Poverty means deprivation from the basic essentials of life. The level of poverty is determined by the income level and degree of inequality among others. The roles of microfinance in poverty reduction have attracted various researchers to the extent that different opinions have been formed. For instance, while some researchers conclude that microfinance loans are mainly used for health, education of school children and production related expenses, others are of the opinion that microfinance has played a tremendous role in reducing the depth and incidence of rural poverty and serves as aid for shocks from natural disaster and health related calamities. Even microfinance reduces poverty at the macro level.

Microfinance has been adjudged as a reliable tool for poverty alleviation. It can be used to boost the investment which eventually entails the reduction of poverty and improves the standard of living of the poor. However, microfinance has been used on several occasions to reduce poverty, in rural areas in particular which are believed to harbor the poorest people in the world. It is an important aid that can improve the economic performance of the poor. The poor people need microfinance to improve their entrepreneurial skill and socio- economic needs. But the poor people could not meet up with the requirements of the conventional banks and microfinance is not reachable. They continue to wallop in abject poverty and vicious circle.

 

Microfinance can be an effective tool in the fight against poverty because it is an alternative to traditional finance that gives poor people access to funds allowing them to maintain their economic activities or create new ones. Microfinance offers a wide range of potentially beneficial products (from simple loans to complex financial interactions, e.g. savings, insurance, and money transfers) that can lead to improved access to health and education. It is now an effective tool for the development of economic activities and social promotion. Regarding the issue of the poor’s access to financial services, inequality is partly due to market imperfections in the financial sector; thus financial systems (like microfinance) that better include the poor are good vehicles for economic growth and reduction in inequality.

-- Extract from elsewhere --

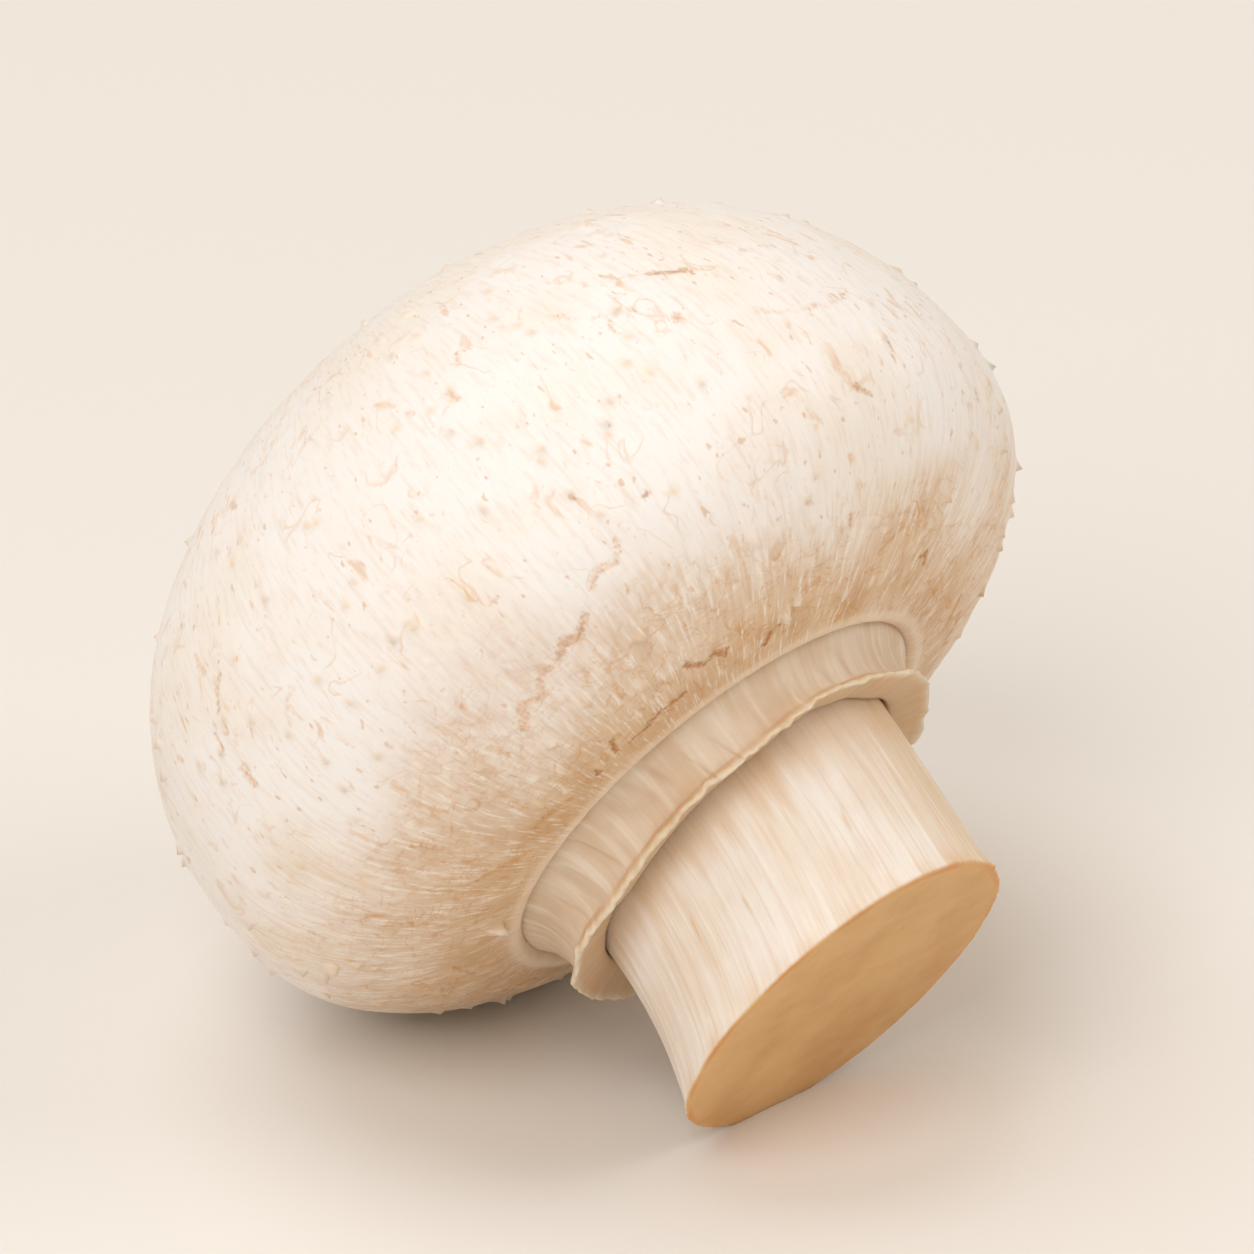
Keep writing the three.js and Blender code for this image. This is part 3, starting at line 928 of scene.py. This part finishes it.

In order to make Microfinance Institutions (MFIs) more effective in the rural poverty reduction and to reach the target poor in the rural areas, the government should create more enabling environment by improving on the rural physical infrastructural facilities. Also, there has to be constant promotion of health and education facilities. All this would reduce the operational costs of MFIs and make their services in the rural areas more attractive.

Moreover, MFIs should always adjust their loan terms and conditions towards the situation of their potential rural clients. For instance, short term loan and weekly repayment may not augur well for a rural peasant farmer whose harvesting period is seasonal and the crop gestation period is a bit long. In essence, MFIs should endeavor to make flexible client specific repayment schedules. In addition, MFIs can reduce the cost of operation and improve on corporate governance by recruiting the local educated people that can earn less than their counterparts in urban centers. Officers from local areas are expected to understand rural poverty better and should be able to convince the poor to join microfinance programs.